According to DICE devs (Battlefield V), RT was up to now being developed on non-RTX cards. NVidia provided them the RT SDK, and it does run on previous gen GPUs, but slower and with not all of the effects being possible at their fullest.Chief Blur Buster wrote:Those realtime shadows of forests in Crysis was stunning, genre-defining, while it grinded 2007-era GPUs like rocks-in-a-blender.
Maybe "But can it run 2077?" will be the new "But can it run Crysis?" .... It could, especially if raytraced graphics looks even better than that gameplay trailer. Especially on a rainy night, with all those neon reflections!
RTX cards have by now made it to the devs, so it's almost certain that the effects are going to look better in the end than in those showcase trailers.

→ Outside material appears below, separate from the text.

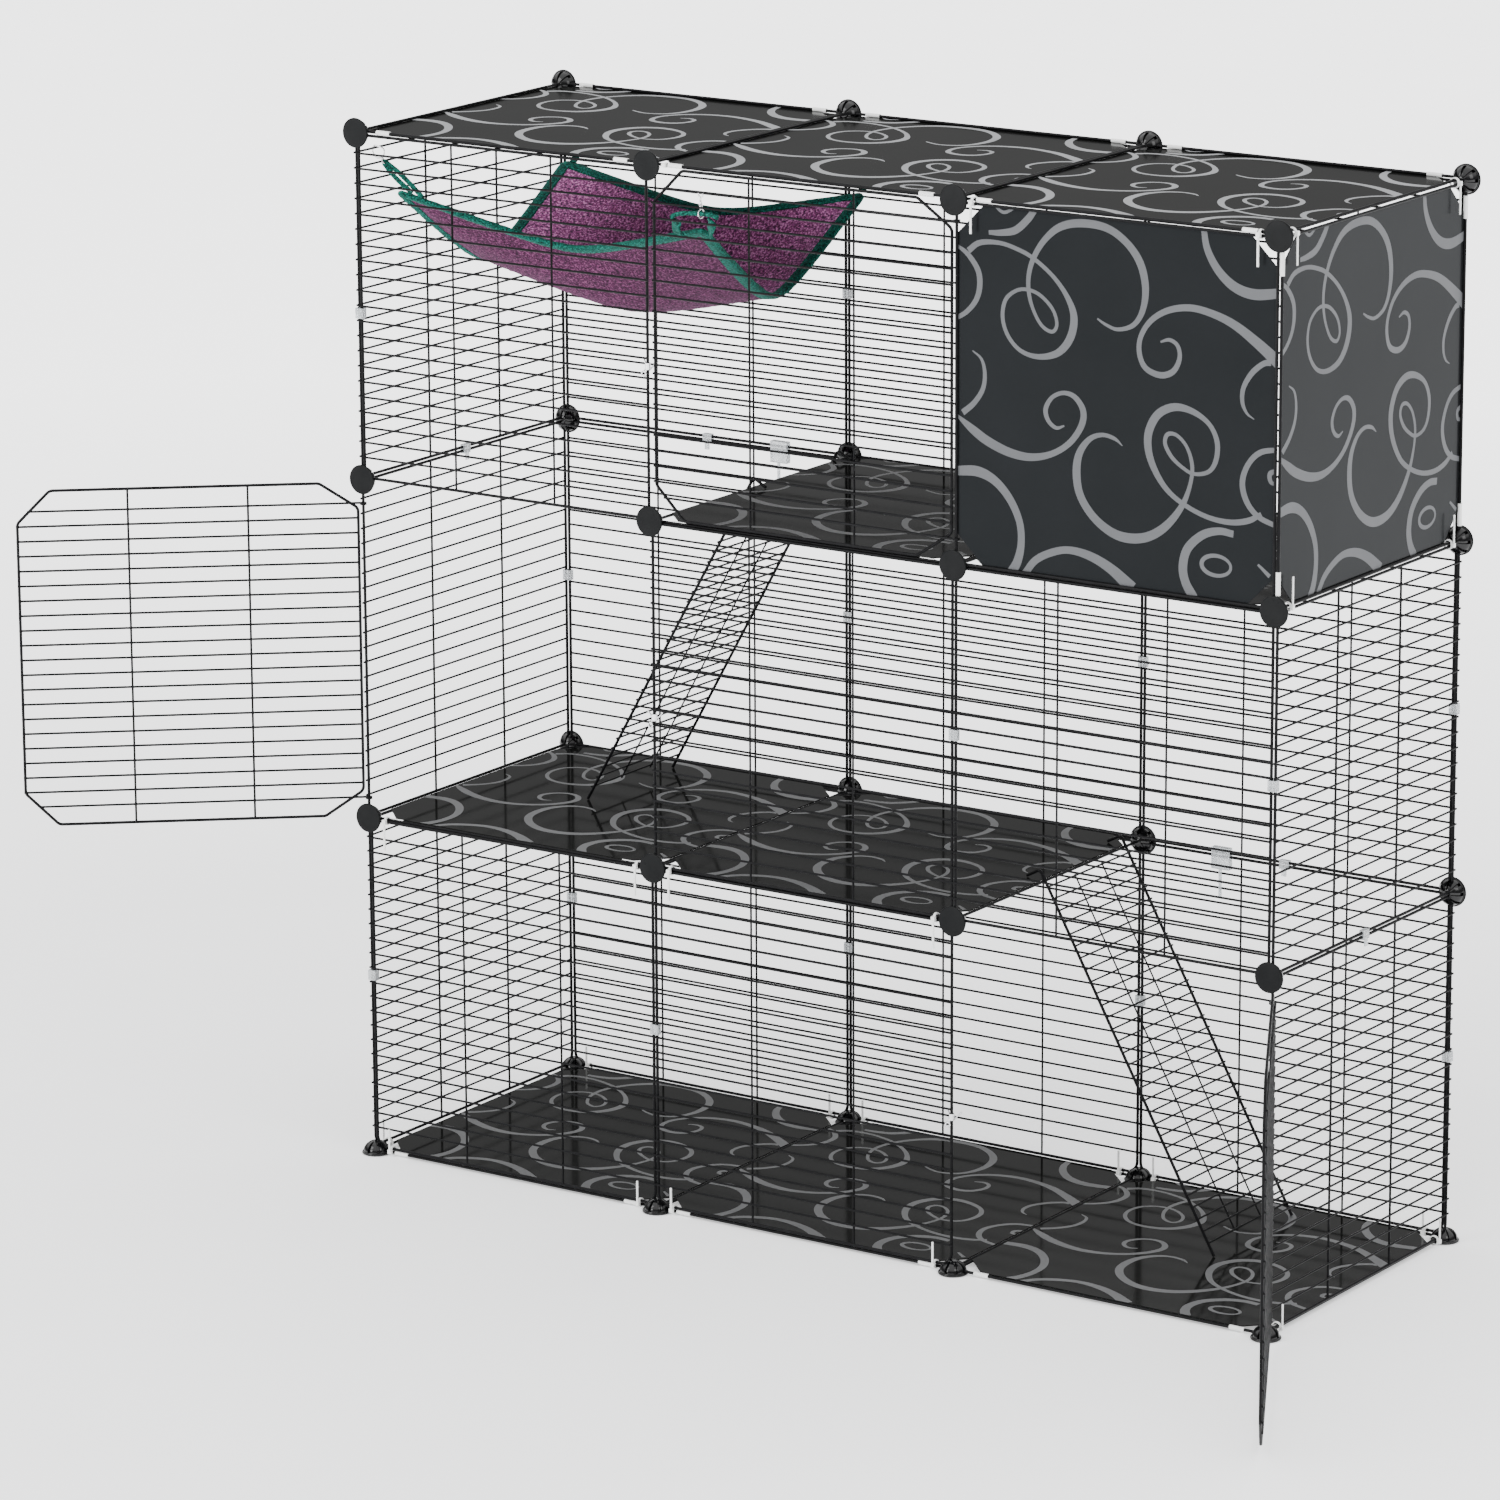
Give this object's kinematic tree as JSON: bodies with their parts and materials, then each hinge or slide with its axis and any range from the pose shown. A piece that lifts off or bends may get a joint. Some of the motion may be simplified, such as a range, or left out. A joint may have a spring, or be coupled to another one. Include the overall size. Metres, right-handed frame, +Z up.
{
  "type": "cat cage",
  "caption": "Modular wire pet cage of square panels on three levels with shelves, ramps, hinged octagon doors, corner connectors and a hung hammock.",
  "frame": {"origin": "middle of the underside of the front left foot, on the ground", "axes": "+X to the right along the front, +Y from the front to the back, +Z up"},
  "size_m": [1.4957, 0.6676, 1.0735],
  "materials": {
    "wire": "satin black powder coat",
    "door_wire": "satin black powder coat",
    "sheet": "dark grey smooth sheet with a grey scroll pattern",
    "connector": "smooth dark moulded plastic",
    "clear_clip": "clear moulded plastic",
    "white_plastic": "white nylon",
    "fleece": "speckled magenta and purple fleece",
    "binding": "speckled teal edge binding",
    "bright_metal": "bright nickel plated wire"
  },
  "bodies": {
    "cage": {"frames_floor": "wire", "frames_mid": "wire", "frames_upper": "wire", "frames_top": "wire", "frame_front": "wire", "frame_right": "wire", "sheet_floor_1": "sheet", "sheet_floor_2": "sheet", "sheet_floor_3": "sheet", "sheet_mid_1": "sheet", "sheet_mid_2": "sheet", "sheet_upper_2": "sheet", "sheet_upper_3": "sheet", "sheet_top_1": "sheet", "sheet_top_2": "sheet", "sheet_top_3": "sheet", "sheet_front": "sheet", "sheet_right": "sheet", "front_1_1": "wire", "front_2_1": "wire", "front_2_2": "wire", "front_3_2": "wire", "front_1_3": "wire", "back_1_1": "wire", "back_2_1": "wire", "back_3_1": "wire", "back_1_2": "wire", "back_2_2": "wire", "back_3_2": "wire", "back_1_3": "wire", "back_2_3": "wire", "back_3_3": "wire", "left_1": "wire", "left_2": "wire", "left_3": "wire", "right_1": "wire", "right_2": "wire", "front_connectors": "connector", "back_connectors": "connector", "feet": "connector", "edge_clips": "clear_clip", "sheet_sleeves": "white_plastic", "cable_ties": "white_plastic", "hammock_cloth": "fleece", "hammock_binding": "binding", "hammock_straps": "binding", "hammock_clips": "bright_metal"},
    "door_a": {"door_a": "door_wire"},
    "door_b": {"door_b": "door_wire"},
    "door_c": {"door_c": "door_wire"},
    "latch_a": {"latch_a": "bright_metal"},
    "latch_b": {"latch_b": "bright_metal"},
    "latch_c": {"latch_c": "bright_metal"},
    "ramp_upper": {"ramp_upper": "door_wire"},
    "ramp_lower": {"ramp_lower": "door_wire"}
  },
  "joints": [
    {"name": "door_a_hinge", "type": "hinge", "parent": "cage", "child": "door_a", "pos_m": [-0.0018, 0.00115, 0.3565], "axis": [0, 0, 1], "range_deg": [-40, 140]},
    {"name": "door_b_hinge", "type": "hinge", "parent": "cage", "child": "door_b", "pos_m": [0.704, 0, 0.7075], "axis": [0, 0, 1], "range_deg": [0, 135]},
    {"name": "door_c_hinge", "type": "hinge", "parent": "cage", "child": "door_c", "pos_m": [1.0548, 0.00115, 0.0055], "axis": [0, 0, 1], "range_deg": [-118.7, 60]},
    {"name": "latch_a_turn", "type": "hinge", "parent": "cage", "child": "latch_a", "pos_m": [0.353, 0, 0.52], "axis": [0, 0, 1], "range_deg": [-40, 0]},
    {"name": "latch_b_turn", "type": "hinge", "parent": "cage", "child": "latch_b", "pos_m": [0.349, 0, 0.86], "axis": [0, 0, 1], "range_deg": [0, 40]},
    {"name": "latch_c_turn", "type": "hinge", "parent": "cage", "child": "latch_c", "pos_m": [0.7, 0, 0.16], "axis": [0, 0, 1], "range_deg": [0, 40]},
    {"name": "ramp_upper_lift", "type": "hinge", "parent": "cage", "child": "ramp_upper", "pos_m": [0.371, 0.247, 0.7114], "axis": [0, 1, 0], "range_deg": [0, 27]},
    {"name": "ramp_lower_lift", "type": "hinge", "parent": "cage", "child": "ramp_lower", "pos_m": [0.682, 0.241, 0.3604], "axis": [0, -1, 0], "range_deg": [0, 28]}
  ]
}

However, I still think the perf impact will be huge. The RT parts of the GPU are not completely independent from the rest of the silicon. If you do RT, rasterisation and shader perf is gonna suffer. Because of that, the RT effects will be turned off or severely dialed down for many elements of the game even on RTX cards (objects with complex geometry for example will be culled, some surfaces will have no RT at all if the devs think no one will be actually looking at them.) So when nvidia says stuff like "RT allows you to look into an NPCs eyes and see the world reflect in them", I simply don't believe them. Yeah, you could do that, but nobody in their right mind would waste RT to get the world to reflect on someone's eyes during normal gameplay...
I think we're going to see very polarized reactions to RTX in general in the first gen of RTX GPUs. Games are very, very good these days at faking many of the things RT is good at, so many people will most probably perceive the difference as too minimal to justify the perf hit. With future generations of RTX, we'll get closer to full RT, and that's when the difference to shader trickery will become really large. Because let's face it, when you look at Battlefield V with RTX on vs off, it's not like the non-RTX footage looks really that much worse. It still looks amazing, and the RTX stuff looks more like "well, nice to have but I can do without", rather than "OMFG that is a must-have."